Orbison's career began to blossom again in the 1980s, when new generations of audiences and artists began to hear his music through films, such as David Lynch's Blue Velvet. In 1987 he was inducted into the Rock and Roll Hall Of Fame with a speech by Bruce Springsteen and, shortly afterwards, he gave a concert at the Coconut Grove in Los Angeles, where he was accompanied by Springsteen, Tom Waits, Elvis Costello, Jackson Browne, K.D. Lang, Bonnie Raitt and the great James Burton on Telecaster. Springsteen had the luxury of singing with Orbison and exchanging licks with Burton and Orbison himself, who for the occasion used a Gibson-335 dyed black, as could not be otherwise. The result was recorded and released as a film called Roy Orbison and Friends: A Black and White Night.
Shortly afterwards he would go on to record a new album with Jeff Lynne as producer and, as a consequence, become a key part of the Traveling Wilburys with his voice shining on the song that served as the launch pad: Harrison's Handle With Care. He was back on top, the world had rediscovered his melancholy angel voice and couldn't get enough of him. But Orbison barely got to enjoy his triumphant return, as on 6 December 1988 he died at home of a heart attack. Mystery Girl, his comeback album, was released on 31 January 1989 and You Got It, the lead single, was his first Top Ten hit in the US charts since Oh, Pretty Woman had topped the charts.
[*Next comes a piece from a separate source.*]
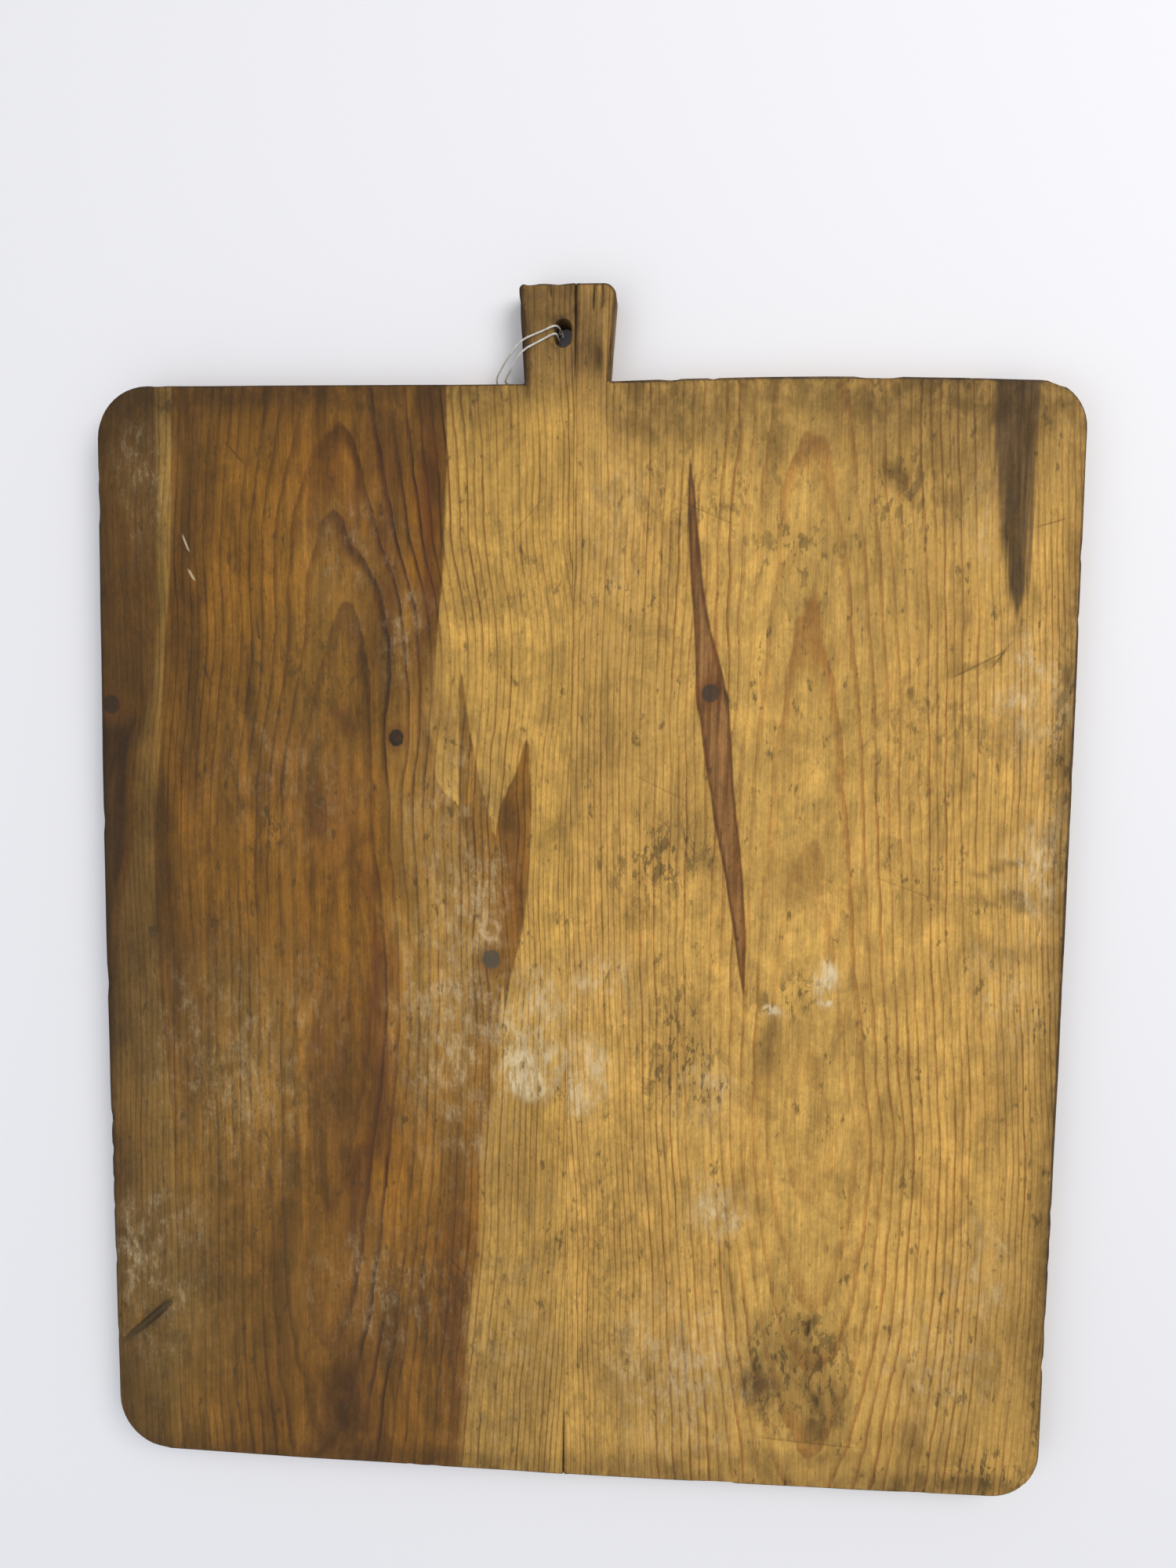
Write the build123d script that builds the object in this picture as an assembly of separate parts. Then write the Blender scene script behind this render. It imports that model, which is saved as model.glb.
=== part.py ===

Roy Orbison was a specimen as unique and special as his hybrid guitar, one in a million, a diamond voice set in the throat of a man who was light years away from the sexy, wild image that rock & roll sold. He was a great guitarist but we will always remember him for his melodramatic pop operas in which his voice soared mysteriously skyward: because his was the kind of voice from which dreams are made.